My translator, Huang Yong, has told them I'm a journalist and, for these forgotten people, I'm a fleeting conduit to the outside world.
CROWD (Translation): We ask western democratic countries to see that justice is upheld and to fight for human rights in China. We have lost the right to live, we have been persecuted and are homeless.
WOMAN (Translation): This is my son, he has been lost for over three months, he is disabled. These criminals have become officials. There are no human rights only corrupt officials, how are we going to solve this problem?
CROWD (Translation): The Communist Party has destroyed our nation and our lives. Hu Jintao must be tried by the International Court.

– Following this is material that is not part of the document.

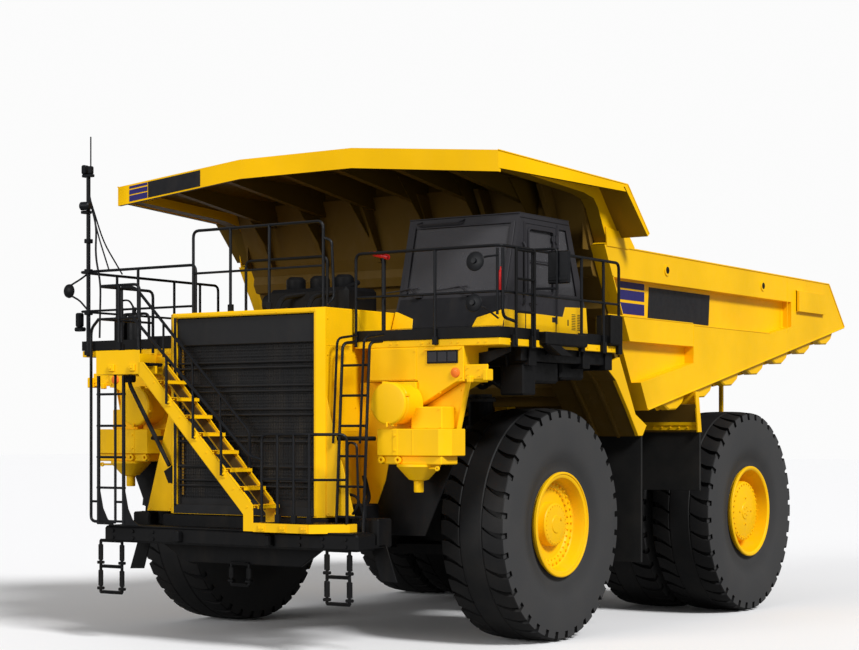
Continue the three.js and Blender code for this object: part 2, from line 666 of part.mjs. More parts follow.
// Standing guard of the platform, run on up the stairs as their outer handrail.
function platformRails() {
  const y = PLATFORM_Y + 32;
  const side = PLATFORM_Y - 30;
  const handrail = (x) => lineAt([-1364, 4197], [555, 2446], x);
  const posts = [[-808, 3105], [-363, 2660], [99, 2200]].map(
    ([x, foot]) => rod([x, side, foot], [x, side, handrail(x)], 20, 4),
  );
  const rail = pipe([[-1364, side, 4197], [560, side, 2446], [700, y, 2690]], 22);
  return join([guard([[700, y], [1050, y], [1440, y], [1786, -3075]], PLATFORM_Z + GAP, 2700, 2160), rail, ...posts]);
}

// Guard of the landing, the stairs' inner handrail and the hooped ladder below the landing.
function landingRails() {
  const inner = -2940;
  const handrail = (x) => lineAt([-1799, 4650], [171, 2732], x);
  const step = (x) => lineAt([-1235, 3664], [520, 1934], x);
  const posts = [-800, -335, 150].map((x) => rod([x, inner, step(x)], [x, inner, handrail(x)], 16, 4));
  const rail = pipe([[-2041, inner, 4650], [-1799, inner, 4650], [171, inner, 2732]], 20);
  const hoop = pipe([[-2041, -3376, 4220], [-2250, -3300, 4100], [-2250, -3300, 1640], [-2120, -3300, 1640]], 20);
  const guardRails = guard([[-1320, -3376], [-2041, -3376], [-2041, inner], [-2041, -2330]], 3800 + GAP, 4650, 4220);
  return join([guardRails, rail, ...posts, hoop, ladder(-2120, -1700, -3300, 1540, 3480, 6)]);
}

// Near-upright ladder between the bumper and the left deck.
function hoodLadder() {
  const foot = [-2870, 1513];
  const head = [-2735, 3840];
  const along = (t) => [foot[0] + (head[0] - foot[0]) * t, foot[1] + (head[1] - foot[1]) * t];
  const parts = [1470, 1880].map((x) => rod([x, ...foot], [x, ...head], 22, 6));
  for (let i = 0; i < 6; i += 1) {
    parts.push(rod([1470, ...along(0.08 + i * 0.16)], [1880, ...along(0.08 + i * 0.16)], 16, 6));
  }
  return join(parts);
}

// Upright sheet between the hood and the front tyre, below the lamp box.
function fender() {
  return plateY([
    [1275, 3365], [1275, 1690], [1490, 1690], [1547, 1450], [2260, 1450], [2677, 2318], [3000, 3345],
    [2905, 3345], [2255, 3045], [2245, 3045], [2245, 3365],
  ], -2110, -2070);
}

function mast() {
  const pole = rod([-3245, -2330, 3790], [-3245, -2330, 6300], 30, 8);
  const head = box(-3330, -3160, -2390, -2270, 6290, 6460);
  const aerial = rod([-3200, -2330, 6450], [-3200, -2330, 6850], 10, 6);
  const camera = box(-3330, -3190, -2420, -2310, 5800, 5960);
  const foot = box(-3290, -3200, -2300 - 60, DECK_FRONT - GAP, 3800, 3860);
  return join([pole, head, aerial, camera, foot]);
}

function sideMirror() {
  const arm = pipe([[3471, -1300, 4700], [3760, -1500, 4750]], 16);
  const glass = box(3600, 3920, -1530, -1480, 4560, 4990);
  return join([arm, glass]);
}

// ---------------------------------------------------------------- assembly

add('frame', frame(), BLACK);
add('front_bumper', bumper(), BLACK);
add('engine', engine(), STEEL);
add('transmission', transmission(), STEEL);
add('rear_axle', rearAxle(), BLACK);
add('fuel_tank', fuelTank(), BLACK);
add('hydraulic_tank', mirror(fuelTank()), BLACK);

const frontTyre = tyre(FRONT_WHEEL_X).translate([0, 0, TYRE_R]);
const frontRimPart = frontRim().translate([0, 0, TYRE_R]);
addPair('front_tyre', frontTyre, RUBBER);
addPair('front_rim', frontRimPart, YELLOW);
const rearOuter = tyre(REAR_OUTER_X).translate([0, WHEELBASE, TYRE_R]);
const rearInner = tyre(REAR_INNER_X).translate([0, WHEELBASE, TYRE_R]);
addPair('rear_outer_tyre', rearOuter, RUBBER);
addPair('rear_inner_tyre', rearInner, RUBBER);
addPair('rear_rim', rearRim().translate([0, WHEELBASE, TYRE_R]), YELLOW);

addPair('knuckle', knuckle(), BLACK);
add('tie_rod', tieRod(), STEEL);
addPair('hoist_barrel', hoistBarrel(), BLACK);
addPair('hoist_rod', hoistRod(), STEEL);

add('bed_floor', bedFloor(), YELLOW);
addPair('bed_side', bedSide(), YELLOW);
add('bed_front_wall', bedFrontWall(), YELLOW);
add('canopy', canopy(), YELLOW);
addPair('front_mudguard', frontMudguard(), YELLOW);
addPair('rear_mudguard', rearMudguard(), YELLOW);

add('hood', hood(), YELLOW);
add('grille', grille(), BLACK);
addPair('deck', deck(), YELLOW);
addPair('air_cleaner', airCleaner(), YELLOW);

add('cab', cab(), CAB_GREY);
add('cab_door', cabDoor(), CAB_GREY);
add('windscreen', windscreen(), GLASS);
add('rear_glass', rearGlass(), GLASS);
add('operator_seat', seat(2500), SEAT);
add('trainer_seat', seat(1800), SEAT);
add('dashboard', dashboard(), BLACK);

add('landing', landing(), YELLOW);
add('stairs', stairs(), YELLOW);
add('platform', platform(), YELLOW);
add('hood_ladder', hoodLadder(), BLACK);
addPair('fender', fender(), YELLOW);
addPair('deck_rails', deckRails(), BLACK);
add('landing_rails', landingRails(), BLACK);
add('hood_rails', hoodRails(), BLACK);
add('platform_rails', platformRails(), BLACK);
add('mast', mast(), BLACK);

export default truck;
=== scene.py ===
# Rigid mining dump truck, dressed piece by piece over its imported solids.
# Metres, +Z up, the truck faces -Y and its left side is +X.

import bpy
import bmesh
import math
from mathutils import Matrix, Vector


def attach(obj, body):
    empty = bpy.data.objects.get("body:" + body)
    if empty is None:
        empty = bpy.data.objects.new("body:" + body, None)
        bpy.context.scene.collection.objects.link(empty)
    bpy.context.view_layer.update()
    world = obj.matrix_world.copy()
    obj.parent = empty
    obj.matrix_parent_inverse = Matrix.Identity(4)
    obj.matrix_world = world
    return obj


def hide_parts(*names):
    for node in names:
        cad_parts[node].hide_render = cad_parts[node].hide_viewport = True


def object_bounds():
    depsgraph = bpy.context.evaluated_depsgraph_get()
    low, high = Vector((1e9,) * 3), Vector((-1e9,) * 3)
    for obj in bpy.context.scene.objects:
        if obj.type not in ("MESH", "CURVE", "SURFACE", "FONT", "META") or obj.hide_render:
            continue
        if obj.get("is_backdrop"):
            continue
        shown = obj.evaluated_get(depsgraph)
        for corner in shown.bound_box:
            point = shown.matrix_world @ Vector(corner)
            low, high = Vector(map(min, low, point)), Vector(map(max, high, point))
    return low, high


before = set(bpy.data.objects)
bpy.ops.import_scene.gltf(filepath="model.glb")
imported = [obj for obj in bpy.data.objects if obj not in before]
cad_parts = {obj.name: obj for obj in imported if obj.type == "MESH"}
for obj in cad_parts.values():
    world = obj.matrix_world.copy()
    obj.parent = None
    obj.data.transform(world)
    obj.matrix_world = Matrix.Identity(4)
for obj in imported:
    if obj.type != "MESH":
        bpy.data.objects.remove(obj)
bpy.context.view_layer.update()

# ---------------------------------------------------------------- studio
# A pale floor and backdrop, one large soft lamp high on the truck's left,
# a weaker one ahead of it, and an even sky for the shade.

FLOOR_REACH = 160
FLOOR_DROP = -0.002


def plugged(tree, kind, out=0, sockets=(), **settings):
    made = tree.nodes.new("ShaderNode" + kind)
    for setting, value in settings.items():
        setattr(made, setting, value)
    for socket, value in dict(sockets).items():
        if isinstance(value, bpy.types.NodeSocket):
            tree.links.new(value, made.inputs[socket])
        else:
            made.inputs[socket].default_value = value
    return made.outputs[out]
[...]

But in communist China spontaneous gatherings of petitioners like this never last long. The petitioners' conduit was about to be cut off and although, technically, under Beijing's special Olympic rules, I was allowed to conduct interviews, the police were edgy and state security officials arrived to film us and take notes from the crowd. For most of these petitioners, the reality is that within days of arriving in the capital they are rounded up by the authorities and sent back to where they came from. But for the rising class of young urban nationalists like Wang Tuo - awestruck by China's economic miracle – human rights are a secondary concern. He's keenly aware that in 20 years – when China is predicted to surge ahead of the United States as the world's largest economy – he and the rest of China's young nationalist generation may well be in charge – a responsibility viewed in patriotic terms.
WANG TUO, (Translation): I do not think patriotism is only for us, it is for all Chinese citizens, we are the future of our country, like blooming flowers. In future we will run the country and we will make it a better country.